Ainsi, 39 photographes et vidéastes ont été invités pour la première fois à exposer  dans le musée. Une première pour la biennale qui s’achève ce 31 décembre.

Les organisateurs ont reçu un total de 800 dossiers de candidatures en provenance des 54 pays africains et de la diaspora soit quatre fois plus qu’en 2011.
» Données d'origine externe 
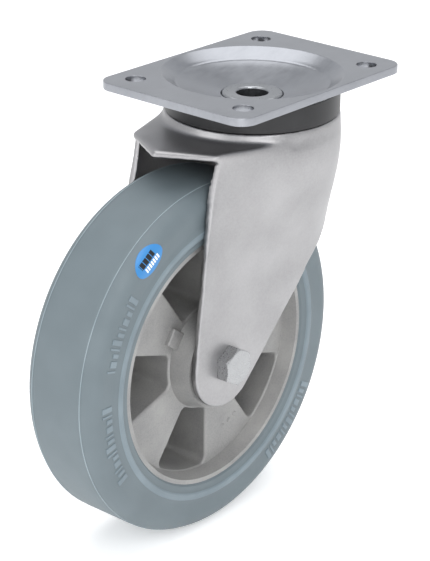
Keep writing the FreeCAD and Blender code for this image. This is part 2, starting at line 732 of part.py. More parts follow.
def pocket_outline(sketch, turn, wall):
    """One pocket of the web: a sector with round corners, its sides set in by wall."""
    reach = f"({wall} + pocket_corner)"
    half = "(180 / pocket_count / 2)"
    outer_run = f"sqrt((pocket_outer_radius - pocket_corner)^2 - {reach}^2)"
    inner_run = f"sqrt(({POCKET_INNER} + pocket_corner)^2 - {reach}^2)"
    outer_lean = f"asin({reach} / (pocket_outer_radius - pocket_corner)) / 1 deg"
    inner_lean = f"asin({reach} / ({POCKET_INNER} + pocket_corner)) / 1 deg"
    low = f"({turn} - {half})"
    high = f"({turn} + {half})"

    def on_low(run):
        return (f"{run} * cos{low} - {wall} * sin{low}", f"{run} * sin{low} + {wall} * cos{low}")

    def on_high(run):
        return (f"{run} * cos{high} + {wall} * sin{high}",
                f"{run} * sin{high} - {wall} * cos{high}")

    def on_circle(radius, angle):
        return (f"{radius} * cos({angle})", f"{radius} * sin({angle})")

    outline(sketch, [
        on_low(inner_run),
        on_low(outer_run),
        on_circle("pocket_outer_radius", f"{low} + {outer_lean}"),
        on_circle("pocket_outer_radius", f"{high} - {outer_lean}"),
        on_high(outer_run),
        on_high(inner_run),
        on_circle(POCKET_INNER, f"{high} - {inner_lean}"),
        on_circle(POCKET_INNER, f"{low} + {inner_lean}"),
    ], {1: "pocket_corner", 2: "pocket_outer_radius", 3: "pocket_corner",
        5: "pocket_corner", 6: f"-{POCKET_INNER}", 7: "pocket_corner"})


POCKET_STEP = "(360 / pocket_count / 2)"
for side, name, turn, wall in ((1, "right", f"(pocket_turn + {POCKET_STEP})", "0"),
                               (-1, "left", "pocket_turn", "web_wall")):
    sector = sketch_on(rim, f"pocket_sketch_{name}", lift=f"{side} * web_half_width")
    pocket_outline(sector, turn, wall)
    pocket = feature(rim, "Pocket", f"pocket_{name}", sector, Reversed=side < 0)
    bind(pocket, Length="2 * web_half_width - web_gauge", TaperAngle="-web_draft")
    doc.recompute()
    ring_of_pockets = rim.newObject("PartDesign::PolarPattern", f"pockets_{name}")
    ring_of_pockets.Originals = [pocket]
    ring_of_pockets.Axis = (sector, ["N_Axis"])
    ring_of_pockets.Angle = 360.0
    bind(ring_of_pockets, Occurrences="pocket_count")
    rim.Tip = ring_of_pockets
    doc.recompute()



def in_pockets(level):
    """Edges of the pockets that lie a given distance from the wheel's middle plane."""
    def wanted(points):
        middle = math.hypot(points[-1].x, points[-1].z)
        inside = number(HUB) + 0.5 < middle < number("web_radius") - 0.2
        return inside and all(abs(abs(point.y) - number(level)) < 1e-4 for point in points)
    return wanted


rounded(rim, "pocket_mouths", "pocket_mouth_round", in_pockets("web_half_width"))
rounded(rim, "pocket_floors", "pocket_floor_round",
        in_pockets("web_half_width - web_gauge"))

# ---------------------------------------------------------------- tyre
# Elastic rubber cured onto the rim, with a flat tread and quarter-round shoulders.
SHOULDER = "(tyre_half_width - tread_half_width)"
tyre = turned_on_axle("tyre", [
    ("-rim_half_width", "rim_radius"),
    ("rim_half_width", "rim_radius"),
    ("tyre_half_width", "rim_radius + 1"),
    ("tyre_half_width", f"wheel_radius - {SHOULDER}"),
    ("tread_half_width", "wheel_radius"),
    ("-tread_half_width", "wheel_radius"),
    ("-tyre_half_width", f"wheel_radius - {SHOULDER}"),
    ("-tyre_half_width", "rim_radius + 1"),
], {3: SHOULDER, 5: SHOULDER})

# Blue oval sticker on the right flank. It is cut from a thin film that follows the tyre.
film = turned_on_axle("film", [
    ("-tyre_half_width", "rim_radius + 2"),
    ("-tyre_half_width", f"wheel_radius - {SHOULDER}"),
    ("-tread_half_width", "wheel_radius"),
    ("-tread_half_width", "wheel_radius + label_gauge"),
    ("-tyre_half_width - label_gauge", f"wheel_radius - {SHOULDER}"),
    ("-tyre_half_width - label_gauge", "rim_radius + 2"),
], {1: f"-{SHOULDER}", 3: f"{SHOULDER} + label_gauge"}, placed=False)
oval = doc.addObject("Part::Ellipse", "oval")
bind(oval, MajorRadius="label_long", MinorRadius="label_short",
     Placement__Base__x="label_radius")
oval.Placement.Rotation = FreeCAD.Rotation(
    FreeCAD.Vector(0, 0, 1), FreeCAD.Vector(-1, 0, 0), FreeCAD.Vector(0, -1, 0), "XYZ")
punch = doc.addObject("Part::Extrusion", "punch")
punch.Base = oval
punch.DirMode = "Custom"
punch.Dir = FreeCAD.Vector(0, -1, 0)
punch.Solid = True
bind(punch, LengthFwd="tyre_half_width + 10")
sticker = doc.addObject("Part::Common", "sticker")
sticker.Label = "sticker"
sticker.Base = film
sticker.Tool = punch
sticker.Placement.Rotation = FreeCAD.Rotation(FreeCAD.Vector(0, -1, 0), 1)
bind(sticker, Placement__Rotation__Angle="label_angle")
put_on_axle(sticker)

# ---------------------------------------------------------------- checks and export
doc.recompute()
NODES = [top_plate, kingpin, lower_race, dust_seal, upper_balls, lower_balls, fork,
         axle_bolt, axle_nut, nut_insert, axle_tube, *bearing_parts, rim, tyre, sticker]
for obj in doc.Objects:
    if "Invalid" in obj.State or "Error" in obj.State:
        raise RuntimeError(f"{obj.Label} did not build: {obj.State}")
for obj in NODES:
    if obj.Shape.isNull() or not obj.Shape.isValid():
        raise RuntimeError(f"{obj.Label} is not a valid shape")
os.makedirs("parts", exist_ok=True)
for obj in NODES:
    obj.Shape.exportStep(f"parts/{obj.Label}.step")
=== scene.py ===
"""Top-plate swivel castor with a rubber-tyred wheel: its looks, light and camera."""
import math

import bmesh
import bpy
from mathutils import Matrix, Vector


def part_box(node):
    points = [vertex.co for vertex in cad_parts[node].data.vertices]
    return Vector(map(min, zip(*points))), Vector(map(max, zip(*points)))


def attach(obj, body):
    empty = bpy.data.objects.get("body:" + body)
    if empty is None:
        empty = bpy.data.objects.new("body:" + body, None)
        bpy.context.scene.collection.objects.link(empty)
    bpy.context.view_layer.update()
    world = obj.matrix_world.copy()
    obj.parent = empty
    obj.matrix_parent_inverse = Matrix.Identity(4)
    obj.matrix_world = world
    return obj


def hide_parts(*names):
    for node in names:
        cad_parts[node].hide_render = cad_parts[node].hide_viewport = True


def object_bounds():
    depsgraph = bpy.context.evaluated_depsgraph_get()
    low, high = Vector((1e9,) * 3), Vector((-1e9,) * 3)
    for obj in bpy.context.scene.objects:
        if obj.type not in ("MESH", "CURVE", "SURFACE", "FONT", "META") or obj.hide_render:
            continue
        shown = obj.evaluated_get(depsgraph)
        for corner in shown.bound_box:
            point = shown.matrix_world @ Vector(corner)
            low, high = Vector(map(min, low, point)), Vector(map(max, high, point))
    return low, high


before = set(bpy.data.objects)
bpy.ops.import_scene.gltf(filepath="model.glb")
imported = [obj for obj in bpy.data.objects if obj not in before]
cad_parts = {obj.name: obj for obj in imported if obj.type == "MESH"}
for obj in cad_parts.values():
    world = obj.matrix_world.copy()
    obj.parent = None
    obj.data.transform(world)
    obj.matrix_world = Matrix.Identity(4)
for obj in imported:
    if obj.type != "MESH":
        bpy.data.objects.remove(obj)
cad_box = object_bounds()
MM = 0.001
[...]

L’exposition principale de la biennale, Telling Time, présente les travaux de trente-neuf artistes contemporains originaires de plus de quatorze pays, S’inspirant de la forte tradition culturelle du Mali en matière de récit, l’exposition examine comment les artistes d’aujourd’hui utilisent la photographie ou la vidéo pour rendre compte des concepts du temps, de leurs redéfinitions, et de leurs réinterprétations dans et au-delà des strictes distinctions entre passé, présent, et futur.
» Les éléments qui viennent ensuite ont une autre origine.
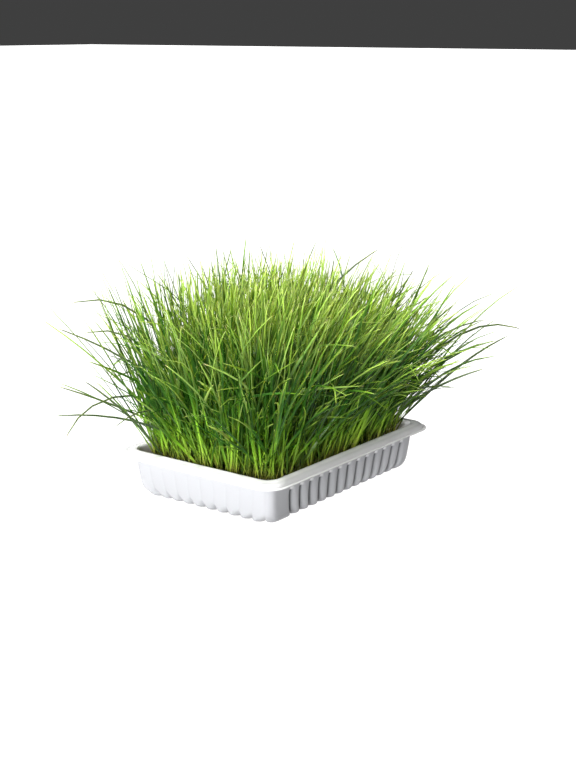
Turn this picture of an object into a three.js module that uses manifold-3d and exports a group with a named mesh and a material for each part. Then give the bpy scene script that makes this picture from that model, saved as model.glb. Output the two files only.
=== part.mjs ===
// A shallow thermoformed tray of potting soil with a lawn of young wheatgrass.
//
// Millimetres, +Z up, +X along the tray's long side. The origin is the middle of the tray's flat
// base, on the surface that it stands on.

import * as THREE from "three";
import { mergeVertices } from "three/addons/utils/BufferGeometryUtils.js";
import Module from "manifold-3d";

const wasm = await Module();
wasm.setup();

// ---------------------------------------------------------------- driving dimensions

const TRAY_LENGTH = 240; // over the lip, along X
const TRAY_WIDTH = 174; // over the lip, along Y
const TRAY_HEIGHT = 40; // base to the top of the rim
const SHEET = 0.9; // thickness of the formed sheet

const RIB_PITCH = 13.5; // from one groove to the next
const RIBS_LONG = 12; // ribs between the grooves of each long wall
const RIBS_SHORT = 10; // and of each short wall, where the last grooves lie on the corners
const RIB_SHIFT = 5; // how far the long wall's ribs are moved along it, from its middle
const RIB_STEPS = 4; // facets across one rib
const RIB_ROUNDNESS = 0.7; // under 1 makes a rib's crest broad and the groove beside it sharp
const CORNER_STEPS = 5; // facets round one plain corner

const SOIL_TOP = 25; // height of the soil under the root mat
const GAP = 0.3; // clearance between pieces that rest on each other

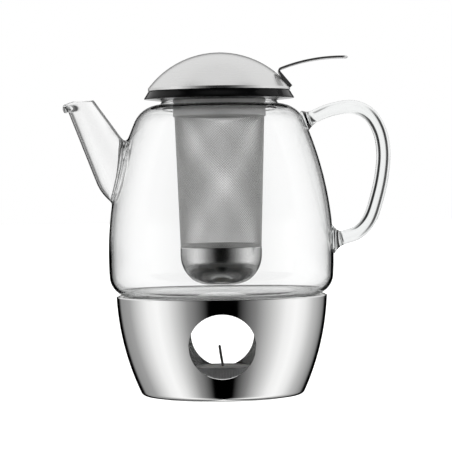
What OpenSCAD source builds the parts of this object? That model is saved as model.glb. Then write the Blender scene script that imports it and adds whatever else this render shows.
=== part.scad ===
// Glass teapot on a tealight warmer, with a hinged dome lid and a hanging mesh infuser.
// Millimetres. Z up. The origin is the centre of the warmer's foot, on the table.
// The spout points to -X and the handle to +X; the front window faces -Y.

/* [Warmer] */
// Height of the warmer's rim above the table
stand_h = 58; // [56.5:0.5:58.5]
// Largest outer radius that the warmer's side arc reaches
stand_r = 60.5; // [60:0.5:62]
// Radius of the warmer's side arc
stand_side_arc = 147.7; // [140:1:160]
// Thickness of the warmer's steel
stand_wall = 1.2; // [1:0.1:1.4]
// Radius of the two windows
window_r = 18.7; // [16:0.1:19]
// Height of the windows' centres
window_z = 31.2; // [30:0.1:33]

/* [Tealight] */
// Outer radius of the tealight's cup
tealight_r = 19; // [18.5:0.1:19.2]
// Height of the tealight's cup
tealight_h = 15.2; // [14:0.1:16]
// Height of the wick above the wax
wick_h = 13; // [8:0.5:14]
// Lean of the wick, in degrees
wick_lean = 8; // [0:1:10]

/* [Glass pot] */
// Widest outer radius of the pot
pot_r = 64.5; // [64:0.5:66]
// Height of the widest place above the table
pot_widest_z = 81; // [80:0.5:82]
// Radius of the pot's side arc
pot_side_arc = 193.5; // [190:1:198]
// Radius of the shoulder arc
pot_shoulder_arc = 17.2; // [16.8:0.1:17.6]
// Thickness of the glass
glass_t = 1.3; // [1.2:0.1:2]
// Outer radius of the neck
neck_r = 33; // [32.8:0.1:33.2]
// Radius of the foot that stands in the warmer
foot_r = 52.2; // [51:0.2:53]

/* [Handle] */
// Thickness of the handle in its own plane, at the grip
handle_t = 8; // [7:0.5:9]
// Width of the handle across its plane
handle_w = 11; // [10:0.5:13]

/* [Infuser] */
// Outer radius of the infuser's steel collar
collar_r = 26.6; // [26.2:0.1:26.6]
// Outer radius of the infuser's cup
cup_r = 23.3; // [23:0.1:23.5]
// Height of the seam between the mesh and the cup
cup_seam_z = 85.5; // [84:0.5:88]
// Height of the cup's lowest point
cup_bottom_z = 62.6; // [62:0.1:63.2]

/* [Lid] */
// Height of the dome's top above the table
dome_top_z = 196.8; // [196:0.2:198]
// Radius of the dome's arc
dome_arc = 51; // [50.5:0.1:51.5]
// Outer radius of the dome's lower edge
dome_edge_r = 40.7; // [40.5:0.1:40.8]
// Thickness of the dome's steel
dome_t = 0.8; // [0.7:0.1:0.9]
// Width of the thumb lever
lever_w = 14; // [12:1:16]

/* [Hidden] */

$fn = 96;
touch = 0.1;          // air left between bodies that rest on each other
far = 400;            // longer than anything here

// Warmer
stand_bottom_z = 0.6;                   // underside of the steel, above the foot ring
stand_side_z = 64.6;                    // height of the side arc's centre
stand_corner_z = 3.0;                   // where the side meets the bottom corner
stand_floor_z = stand_bottom_z + stand_wall;
foot_ring_r = [34, 40];                 // inner and outer radius of the non-slip ring
rest_t = 1;                             // thickness of the rest ring
rest_inner_r = 45;
vent_count = 24;
vent_r = 1.8;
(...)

Grâce à des stratégies telles que : l’enquête sur l’archive, le reportage et l’exploration de l’histoire, la performance et la fiction ou encore l’architecture, les œuvres exposées offrent une multiplicité de perspectives permettant de s’interroger sur les raisons pour lesquelles ce concept de temps demeure aussi primordial pour agencer l’expérience humaine – et ce malgré les récents événements sociopolitiques qui rendent le temps lui-même si fragile et instable.

Cette année la Biennale se penche aussi sur la problématique de la préservation des archives de photographes en Afrique. Une rétrospective du photographe nigérian J.D. Okhai Ojeikere (1930-2014) reconnu internationalement pour ses éblouissantes photographies de coiffures nigérianes néo traditionnelles. Il est le photographe qui a produit d’abondantes archives photographiques durant une carrière qui s’est étendue sur plus de six décennies. De ses analyses, des modes et cultures capillaires à ses prises de vues d’architecture, cette exposition étudie les investigations photographiques d’Ojeikere au Nigéria par le biais de la subjectivité individuelle et des aspirations nationalistes à l’époque moderne.
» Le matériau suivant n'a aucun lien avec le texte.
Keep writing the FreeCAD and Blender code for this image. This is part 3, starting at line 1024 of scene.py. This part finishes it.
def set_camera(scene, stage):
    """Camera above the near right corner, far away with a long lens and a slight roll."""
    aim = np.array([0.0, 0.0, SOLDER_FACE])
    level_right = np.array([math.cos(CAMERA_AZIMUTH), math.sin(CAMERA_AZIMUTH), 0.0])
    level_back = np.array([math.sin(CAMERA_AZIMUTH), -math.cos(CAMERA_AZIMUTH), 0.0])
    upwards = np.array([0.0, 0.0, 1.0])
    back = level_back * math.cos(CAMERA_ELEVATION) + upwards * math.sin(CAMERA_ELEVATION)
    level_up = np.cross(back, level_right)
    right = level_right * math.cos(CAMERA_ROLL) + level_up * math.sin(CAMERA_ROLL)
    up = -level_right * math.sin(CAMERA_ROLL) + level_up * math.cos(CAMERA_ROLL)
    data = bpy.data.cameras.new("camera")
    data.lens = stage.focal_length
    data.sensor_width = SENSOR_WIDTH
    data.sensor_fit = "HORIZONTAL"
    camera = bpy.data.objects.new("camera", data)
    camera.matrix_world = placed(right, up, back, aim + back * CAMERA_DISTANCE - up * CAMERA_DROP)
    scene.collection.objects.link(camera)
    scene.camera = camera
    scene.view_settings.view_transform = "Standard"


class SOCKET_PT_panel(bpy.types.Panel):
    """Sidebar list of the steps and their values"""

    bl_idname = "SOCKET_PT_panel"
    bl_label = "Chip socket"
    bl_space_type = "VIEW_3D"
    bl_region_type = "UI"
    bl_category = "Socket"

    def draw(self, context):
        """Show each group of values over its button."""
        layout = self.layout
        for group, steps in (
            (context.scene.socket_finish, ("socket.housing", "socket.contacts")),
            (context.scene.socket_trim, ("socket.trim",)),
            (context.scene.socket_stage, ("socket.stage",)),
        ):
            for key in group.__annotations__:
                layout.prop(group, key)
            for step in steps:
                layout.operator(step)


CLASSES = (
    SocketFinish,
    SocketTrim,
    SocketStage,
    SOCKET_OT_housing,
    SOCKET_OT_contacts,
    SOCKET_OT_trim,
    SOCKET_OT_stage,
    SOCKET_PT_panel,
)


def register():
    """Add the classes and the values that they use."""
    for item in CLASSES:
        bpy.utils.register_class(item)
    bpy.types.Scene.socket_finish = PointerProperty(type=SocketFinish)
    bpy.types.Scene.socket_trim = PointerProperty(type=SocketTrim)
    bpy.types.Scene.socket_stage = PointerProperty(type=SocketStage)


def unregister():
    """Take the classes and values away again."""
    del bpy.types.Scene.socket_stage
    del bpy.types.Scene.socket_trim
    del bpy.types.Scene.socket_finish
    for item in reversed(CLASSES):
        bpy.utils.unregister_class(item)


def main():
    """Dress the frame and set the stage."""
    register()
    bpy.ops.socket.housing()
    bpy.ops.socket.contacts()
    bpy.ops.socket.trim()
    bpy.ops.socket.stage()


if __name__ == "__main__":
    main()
Le fils du photographe et Bisi Silva ont fait un travail incroyable de préservation et classification de son archive.

La biennale a également rendu un hommage inédit au célèbre photographe nigérien Philippe Koudjina Ayi, lui aussi décédé en 2014. Célèbre chroniqueur des nuits “folles” à Niamey dans les années 70, Philippe Koudjina Ayi est l’auteur d’une œuvre remarquable qui explore les fêtes, le monde de la nuit, la vie quotidienne…Toutes les multiples facettes du Niger contemporain dont les archives sont malheureusement inexistantes.

Le prix Seydou Keita été décerné au photographe nigérian Uche Okpa-Iroha pour son oeuvre The Plantation Boy. L’œuvre La vie après la mort de George Semba de Lubumbashi a également reçu le prix Léon l’Africaine de Royal Air Maroc.

Membre du Collectif Elili, Jean Eloge Semba a exposé pour la première fois sa série de 15 photos sur les décombres de Mpila. Jean Eloge imagine une exposition à Brazzaville quand les sensibilités des proches des victimes le permettront.